TASK TO COMPLETE: Copy out the entries exactly, from the first line to the last.

MATERIAL FOR THE TASK:
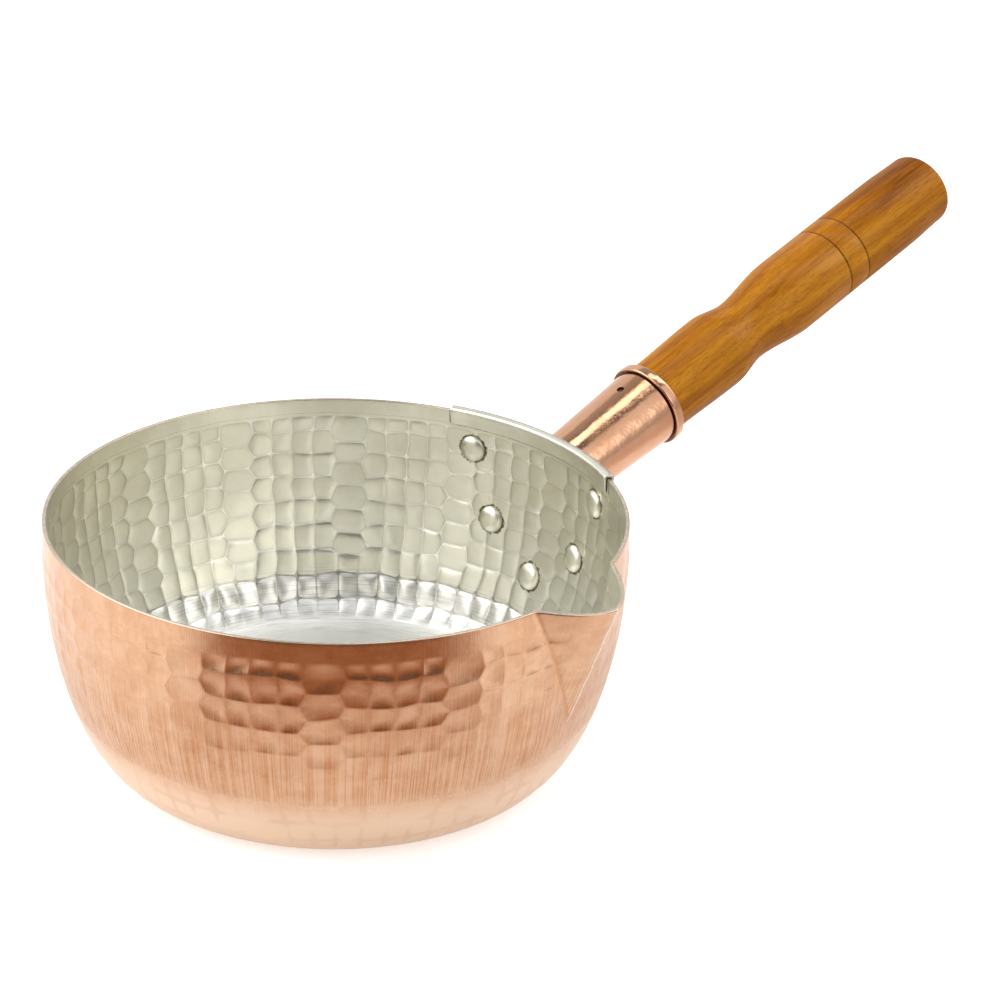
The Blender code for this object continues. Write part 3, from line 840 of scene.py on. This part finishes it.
# %% Collar ring
def collar_skin():
    """A band whose two outer edges are quarter rounds."""
    start, end, inner = SOCKET_LENGTH + RING_GAP, SOCKET_LENGTH + RING_GAP + COLLAR_WIDTH, NECK_RADIUS + 0.05
    round_ = 0.6
    corner = np.linspace(0.0, 0.5 * math.pi, 7)
    radii = np.concatenate([[inner, inner + 0.6], COLLAR_RADIUS - round_ * (1 - np.sin(corner)),
                            COLLAR_RADIUS - round_ * (1 - np.cos(corner)), [inner + 0.6, inner]])
    stations = np.concatenate([[start, start], start + round_ * (1 - np.cos(corner)),
                               end - round_ * (1 - np.sin(corner)), [end, end]])
    grid = turned_grid(radii, stations, TURN_POINTS)
    return surface_piece("collar_copper", in_frame(grid, HANDLE_ORIGIN, HANDLE_AXES), ends="ring")


collar_copper = collar_skin()
place(collar_copper, "copper", "collar_ring")

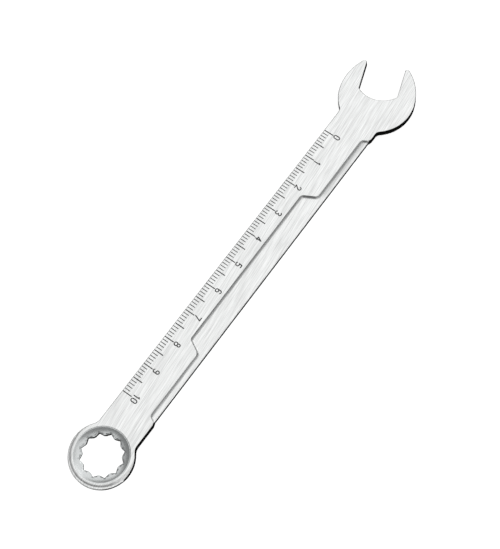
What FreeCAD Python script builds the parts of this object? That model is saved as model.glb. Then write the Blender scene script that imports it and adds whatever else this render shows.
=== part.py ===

CORRECT OUTPUT:
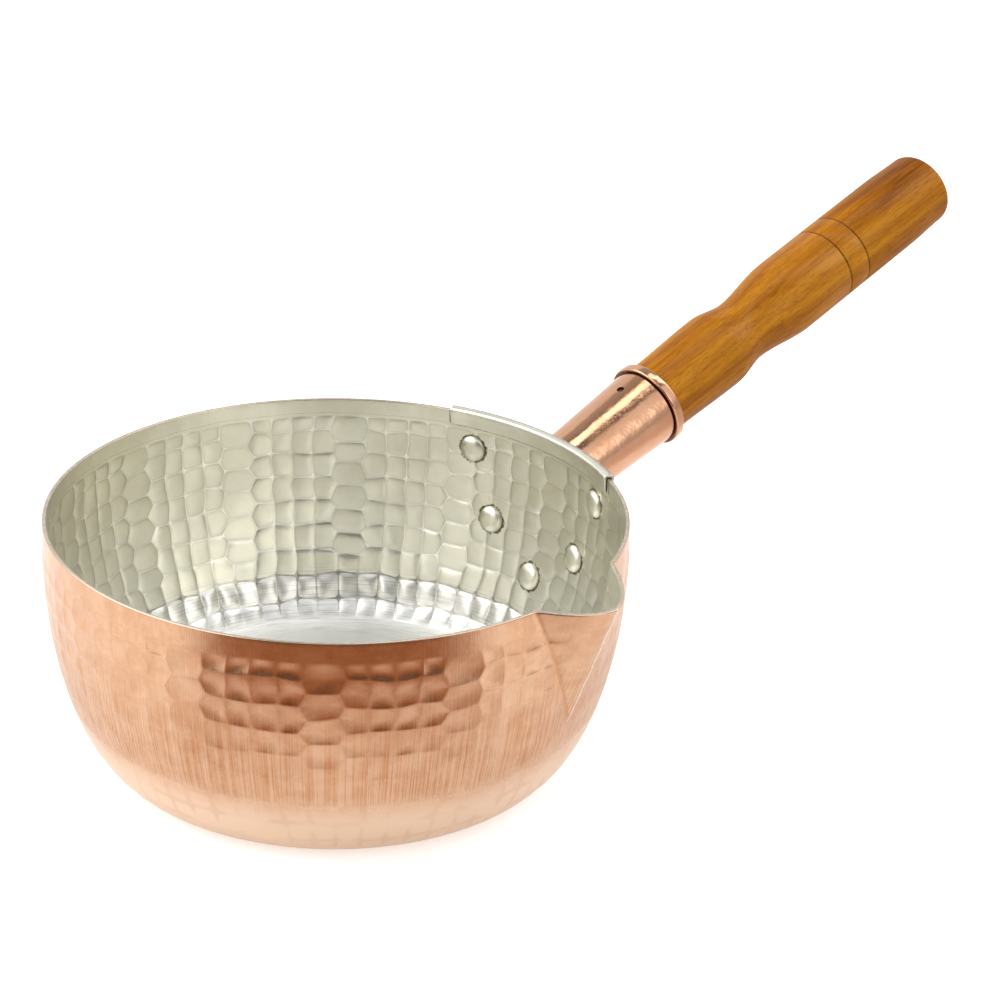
The Blender code for this object continues. Write part 3, from line 840 of scene.py on. This part finishes it.
# %% Collar ring
def collar_skin():
    """A band whose two outer edges are quarter rounds."""
    start, end, inner = SOCKET_LENGTH + RING_GAP, SOCKET_LENGTH + RING_GAP + COLLAR_WIDTH, NECK_RADIUS + 0.05
    round_ = 0.6
    corner = np.linspace(0.0, 0.5 * math.pi, 7)
    radii = np.concatenate([[inner, inner + 0.6], COLLAR_RADIUS - round_ * (1 - np.sin(corner)),
                            COLLAR_RADIUS - round_ * (1 - np.cos(corner)), [inner + 0.6, inner]])
    stations = np.concatenate([[start, start], start + round_ * (1 - np.cos(corner)),
                               end - round_ * (1 - np.sin(corner)), [end, end]])
    grid = turned_grid(radii, stations, TURN_POINTS)
    return surface_piece("collar_copper", in_frame(grid, HANDLE_ORIGIN, HANDLE_AXES), ends="ring")


collar_copper = collar_skin()
place(collar_copper, "copper", "collar_ring")

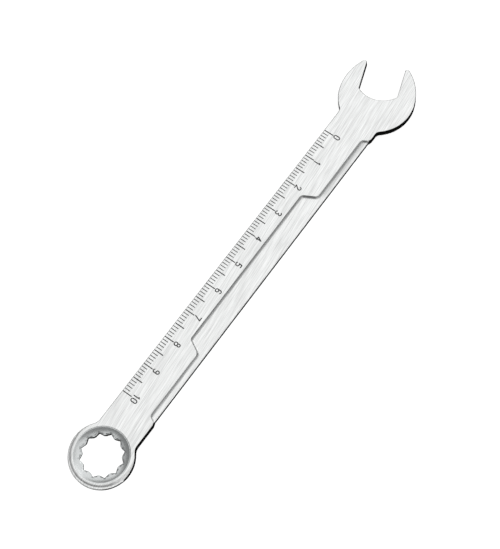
What FreeCAD Python script builds the parts of this object? That model is saved as model.glb. Then write the Blender scene script that imports it and adds whatever else this render shows.
=== part.py ===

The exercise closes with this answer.